Directions:
Write out, word for word, only the data from its first line to the line containing "return found".

Supplied records:

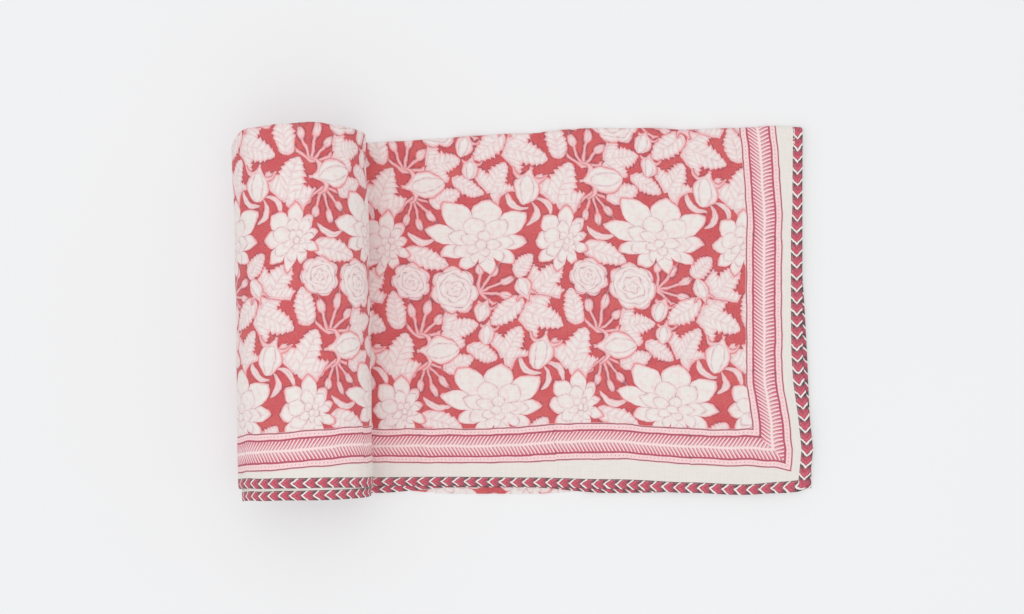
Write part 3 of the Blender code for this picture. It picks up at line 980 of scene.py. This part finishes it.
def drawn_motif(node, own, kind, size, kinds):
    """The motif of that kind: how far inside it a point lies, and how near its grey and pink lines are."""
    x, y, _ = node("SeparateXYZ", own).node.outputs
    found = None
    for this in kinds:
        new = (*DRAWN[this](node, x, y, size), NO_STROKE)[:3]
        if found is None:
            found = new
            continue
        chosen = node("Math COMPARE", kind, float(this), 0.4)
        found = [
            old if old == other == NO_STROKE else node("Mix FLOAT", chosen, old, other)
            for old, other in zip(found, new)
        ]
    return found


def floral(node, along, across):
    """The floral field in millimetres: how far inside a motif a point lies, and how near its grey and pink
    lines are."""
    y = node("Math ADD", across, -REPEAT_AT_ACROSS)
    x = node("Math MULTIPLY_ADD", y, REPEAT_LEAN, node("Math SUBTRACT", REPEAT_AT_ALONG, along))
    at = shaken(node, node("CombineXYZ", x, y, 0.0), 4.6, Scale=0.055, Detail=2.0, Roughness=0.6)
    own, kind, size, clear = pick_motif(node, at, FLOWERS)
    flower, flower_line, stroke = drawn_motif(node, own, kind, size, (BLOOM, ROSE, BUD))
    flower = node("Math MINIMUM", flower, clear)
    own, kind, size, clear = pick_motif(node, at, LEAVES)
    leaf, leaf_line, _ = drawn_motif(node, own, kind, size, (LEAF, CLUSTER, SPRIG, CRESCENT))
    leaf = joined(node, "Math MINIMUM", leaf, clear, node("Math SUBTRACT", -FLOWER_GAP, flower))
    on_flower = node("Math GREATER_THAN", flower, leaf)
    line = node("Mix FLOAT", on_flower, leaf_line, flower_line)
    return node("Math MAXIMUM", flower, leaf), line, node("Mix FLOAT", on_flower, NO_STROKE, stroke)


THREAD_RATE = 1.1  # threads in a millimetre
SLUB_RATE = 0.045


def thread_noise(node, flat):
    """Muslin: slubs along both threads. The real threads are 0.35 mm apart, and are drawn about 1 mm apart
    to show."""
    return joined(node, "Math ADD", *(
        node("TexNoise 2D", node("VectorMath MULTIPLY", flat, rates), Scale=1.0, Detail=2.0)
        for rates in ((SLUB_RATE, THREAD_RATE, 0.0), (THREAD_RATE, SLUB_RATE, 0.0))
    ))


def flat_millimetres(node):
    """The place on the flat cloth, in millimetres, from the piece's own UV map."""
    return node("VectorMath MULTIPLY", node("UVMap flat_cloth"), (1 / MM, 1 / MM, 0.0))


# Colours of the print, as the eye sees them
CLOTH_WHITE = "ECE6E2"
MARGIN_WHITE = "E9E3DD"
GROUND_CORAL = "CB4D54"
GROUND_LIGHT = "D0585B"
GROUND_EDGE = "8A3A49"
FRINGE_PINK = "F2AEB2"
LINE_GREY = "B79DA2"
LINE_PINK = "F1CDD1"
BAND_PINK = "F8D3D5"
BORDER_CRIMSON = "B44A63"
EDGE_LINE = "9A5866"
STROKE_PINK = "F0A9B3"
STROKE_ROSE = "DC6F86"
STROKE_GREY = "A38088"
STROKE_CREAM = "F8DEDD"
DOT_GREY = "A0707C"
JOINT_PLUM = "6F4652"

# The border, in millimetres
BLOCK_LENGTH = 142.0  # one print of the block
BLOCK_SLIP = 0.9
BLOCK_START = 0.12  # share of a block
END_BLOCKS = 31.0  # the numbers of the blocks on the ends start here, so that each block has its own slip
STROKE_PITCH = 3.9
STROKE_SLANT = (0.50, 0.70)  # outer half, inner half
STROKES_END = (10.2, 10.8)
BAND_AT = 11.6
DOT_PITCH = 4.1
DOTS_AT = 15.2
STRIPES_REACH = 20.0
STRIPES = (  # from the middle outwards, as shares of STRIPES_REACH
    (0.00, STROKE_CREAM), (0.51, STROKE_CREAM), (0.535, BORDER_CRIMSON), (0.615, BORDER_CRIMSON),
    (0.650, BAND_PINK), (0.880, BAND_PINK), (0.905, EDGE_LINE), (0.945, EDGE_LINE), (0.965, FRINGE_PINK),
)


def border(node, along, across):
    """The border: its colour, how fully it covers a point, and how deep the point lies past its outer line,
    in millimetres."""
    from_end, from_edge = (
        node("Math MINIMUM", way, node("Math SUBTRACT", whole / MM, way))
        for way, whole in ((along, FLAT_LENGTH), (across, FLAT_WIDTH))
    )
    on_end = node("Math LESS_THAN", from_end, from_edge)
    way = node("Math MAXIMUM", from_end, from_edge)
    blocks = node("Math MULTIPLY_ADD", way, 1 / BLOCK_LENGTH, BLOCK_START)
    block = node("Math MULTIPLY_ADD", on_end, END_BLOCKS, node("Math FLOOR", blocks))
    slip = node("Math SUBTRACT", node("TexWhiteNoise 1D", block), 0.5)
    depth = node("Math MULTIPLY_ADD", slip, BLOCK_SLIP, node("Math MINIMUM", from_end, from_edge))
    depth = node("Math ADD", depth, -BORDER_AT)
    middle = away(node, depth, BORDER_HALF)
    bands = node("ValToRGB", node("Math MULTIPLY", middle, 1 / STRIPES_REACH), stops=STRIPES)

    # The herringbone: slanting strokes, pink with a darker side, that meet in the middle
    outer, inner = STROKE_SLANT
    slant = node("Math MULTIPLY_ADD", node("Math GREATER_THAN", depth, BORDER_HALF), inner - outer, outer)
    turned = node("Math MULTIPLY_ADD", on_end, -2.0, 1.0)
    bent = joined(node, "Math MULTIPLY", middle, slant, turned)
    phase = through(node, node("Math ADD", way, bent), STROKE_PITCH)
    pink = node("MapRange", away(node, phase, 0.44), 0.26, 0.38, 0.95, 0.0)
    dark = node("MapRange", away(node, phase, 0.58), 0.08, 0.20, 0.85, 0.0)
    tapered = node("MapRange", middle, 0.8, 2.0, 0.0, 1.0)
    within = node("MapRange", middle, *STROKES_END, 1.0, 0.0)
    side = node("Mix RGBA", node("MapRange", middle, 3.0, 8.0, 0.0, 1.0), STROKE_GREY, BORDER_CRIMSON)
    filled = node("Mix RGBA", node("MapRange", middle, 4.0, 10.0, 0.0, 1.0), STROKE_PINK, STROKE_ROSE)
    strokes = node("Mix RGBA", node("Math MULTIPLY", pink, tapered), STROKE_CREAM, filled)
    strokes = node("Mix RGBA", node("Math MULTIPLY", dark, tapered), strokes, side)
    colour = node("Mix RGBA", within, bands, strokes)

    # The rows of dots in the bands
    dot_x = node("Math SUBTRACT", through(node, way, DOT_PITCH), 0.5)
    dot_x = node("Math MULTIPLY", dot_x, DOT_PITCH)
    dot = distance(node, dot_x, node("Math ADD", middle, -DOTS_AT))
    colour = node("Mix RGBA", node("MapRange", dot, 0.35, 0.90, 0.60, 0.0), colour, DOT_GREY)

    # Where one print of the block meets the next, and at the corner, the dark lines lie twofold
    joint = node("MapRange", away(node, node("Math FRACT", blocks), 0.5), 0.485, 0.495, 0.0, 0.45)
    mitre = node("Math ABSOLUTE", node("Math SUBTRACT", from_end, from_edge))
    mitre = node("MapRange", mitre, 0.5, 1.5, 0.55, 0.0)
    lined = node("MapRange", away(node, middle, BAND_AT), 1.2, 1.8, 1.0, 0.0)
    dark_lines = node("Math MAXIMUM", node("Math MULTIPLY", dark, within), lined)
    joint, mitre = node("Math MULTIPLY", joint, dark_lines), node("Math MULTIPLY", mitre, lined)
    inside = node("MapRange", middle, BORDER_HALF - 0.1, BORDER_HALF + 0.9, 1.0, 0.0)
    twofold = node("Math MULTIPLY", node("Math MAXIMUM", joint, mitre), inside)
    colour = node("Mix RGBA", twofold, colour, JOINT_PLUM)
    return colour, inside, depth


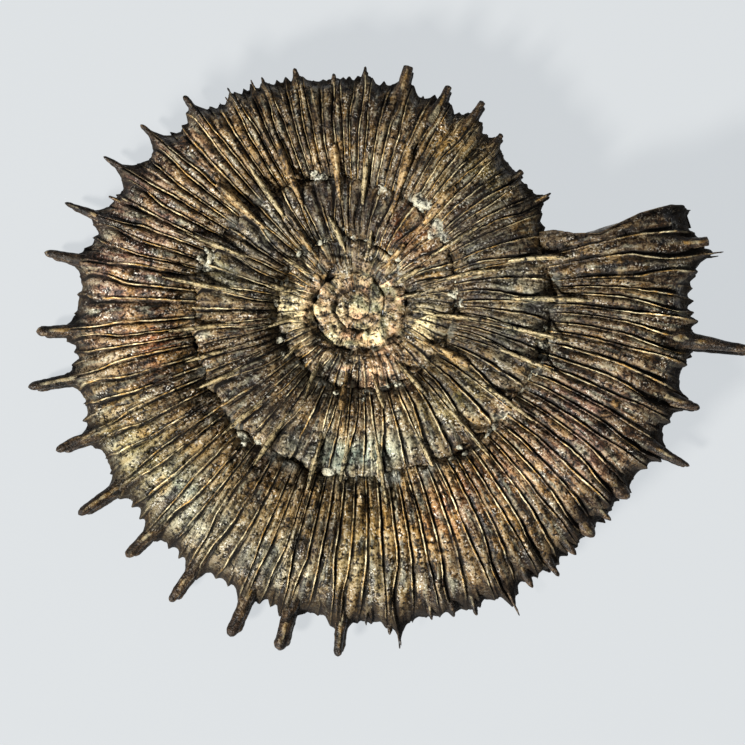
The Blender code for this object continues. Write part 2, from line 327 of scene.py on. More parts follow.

Answer below:
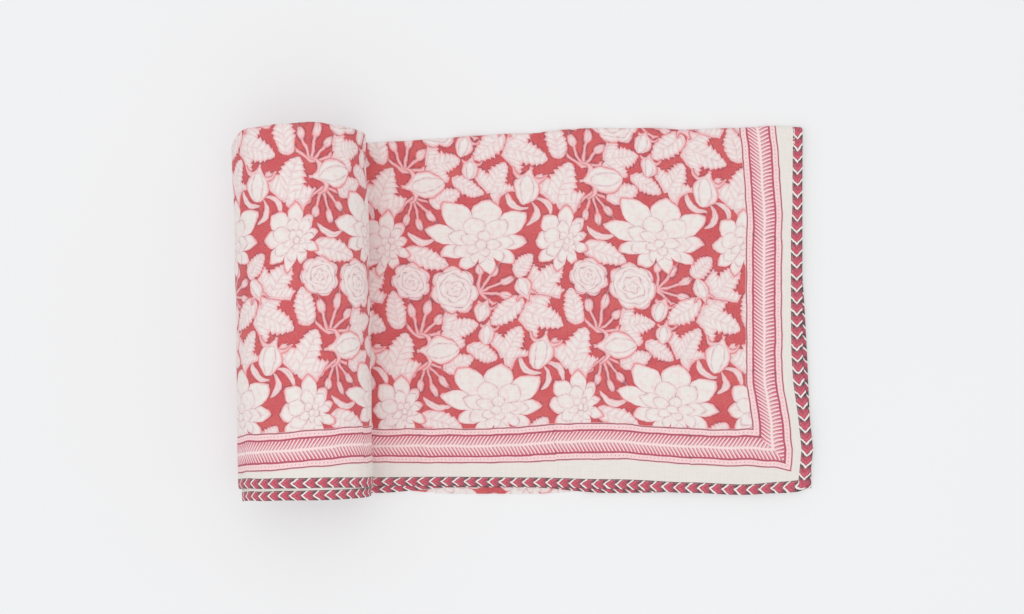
Write part 3 of the Blender code for this picture. It picks up at line 980 of scene.py. This part finishes it.
def drawn_motif(node, own, kind, size, kinds):
    """The motif of that kind: how far inside it a point lies, and how near its grey and pink lines are."""
    x, y, _ = node("SeparateXYZ", own).node.outputs
    found = None
    for this in kinds:
        new = (*DRAWN[this](node, x, y, size), NO_STROKE)[:3]
        if found is None:
            found = new
            continue
        chosen = node("Math COMPARE", kind, float(this), 0.4)
        found = [
            old if old == other == NO_STROKE else node("Mix FLOAT", chosen, old, other)
            for old, other in zip(found, new)
        ]
    return found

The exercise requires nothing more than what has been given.